Autovectorization of AGG code (SSE2+/AVX2+) - Good luck with that. Most of the AGG code is sequential and especially the whole rasterizer and compositor is written in this sense. I actually think it was not bad design 15 years ago, but now since even a mobile phone has SIMD this design is no longer the high-performance one. I doubt this would be for GSOC as well as to properly vectorize AGG you would really need to know how it works and how to fix things that prevent it. So it’s not about writing some SSE/AVX code, it’s about fixing the code so it can work better with SIMD.
Async rendering and multithreading - Async rendering (I sometimes call it deferred rendering as well) is a rendering that doesn’t block, and multithreaded rendering is rendering that uses 2 or more threads to accelerate it (Multithreaded rendering implies async rendering in Blend2D sense). I plan both and I have already experience with both from a past project. I created a multithreaded rasterizer that was based on AGG in the past, but I think I can do even better with Blend2D.
Blend2D is not open-source - This is a valid point at the moment. I gathered quite extensive feedback from the alpha release and I’m working hard to prepare the beta so I hope this argument gets invalidated soon.

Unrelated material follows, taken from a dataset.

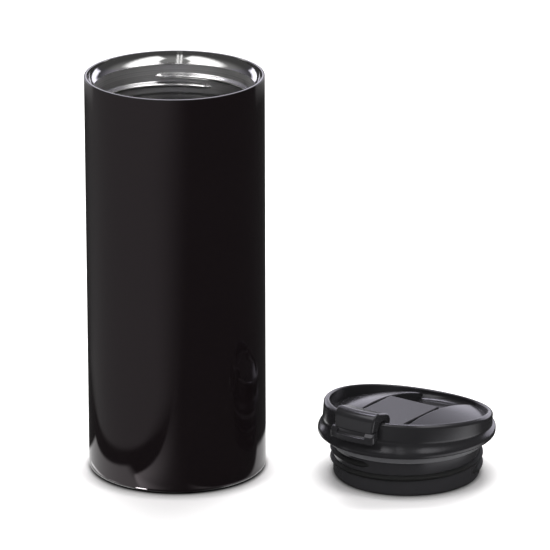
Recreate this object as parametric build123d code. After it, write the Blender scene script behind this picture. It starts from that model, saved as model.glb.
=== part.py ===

Zenja · August 15, 2018, 7:11pm

Nice write up Beard Power, and good luck with your project - it is clearly visible that you have done lots of research developing this. Realistically, at this stage Haiku has a very good working renderer, and the devs are focused elsewhere. For Haiku to adopt something else would require someone to do actually implement/integrate the changes, and show the final results (both visual quality and benchmarks). If the core agrees, Blend2D would become the new renderer. Seeing that you are the developer of Blend2D, you’re the best person to attemp this. Good luck.

BeardPower · August 15, 2018, 7:35pm

It’s not my project!
As noted above: “I discussed some of the concerns mentioned here with the Blend2D author and here are the Blend2D vs AGG answers directly from him”.

I’m in constant contact with him, though.

Sure, I will look into benchmarking outside of the renderer and how integration can be done.

I’m not the developer of Blend2d, but I’m one of the Alpha testers.

CodeforEvolution · October 20, 2019, 1:37am

Just an update to this discussion, it seems Blend2D is officially in beta now and its code is now open on Github. Even if libagg is fine for what we need in a drawing library at this point, maybe in the future, one could investigate Blend2D as to avoid maintaining (what technically was at one point) an extra code base and avoid (further) code rot (I may do some of my own investigating if I have extra time, no promises though with my busy schedule ). You may also want to take a look at this when looking at the performance of Blend2D compared to libagg: https://blend2d.com/performance.html

PulkoMandy · October 20, 2019, 10:25am

“at the moment Blend2D uses only 128-bit SIMD in JIT compiled code. It can still use AVX instructions to eliminate unnecessary moves that are present in SSE2+ code, however, it only uses 128-bit XMM registers”

Wouldn’t this be a problem for the non-SSE2 machines? How does it compare there?

Also, I tend to not trust benchmark pages where the project self-advertises as being better in all cases than everyone else. There must be drawbacks somewhere? What are the cases where it doesn’t turn out so well? Without this information, what we could do is add an alternate rendering path to app_server with a different drawing engine to experiment things by ourselves, and run our own benchmarks under a “real world” situation (which these tests clearly aren’t, look at the sample output which is full of alphablending and gradients everywhere, quite different from drawing patterns in Haiku where it’s mostly opaque stuff, with alpha used sparsely at the edges for antialiasing).

Also, we don’t just use stock agg code, we have some custom rasterizers for special-casing the identified easily optimizable cases, so comparing with sotck agg isn’t accurate, we should compare to the app_server code with these optimizations used.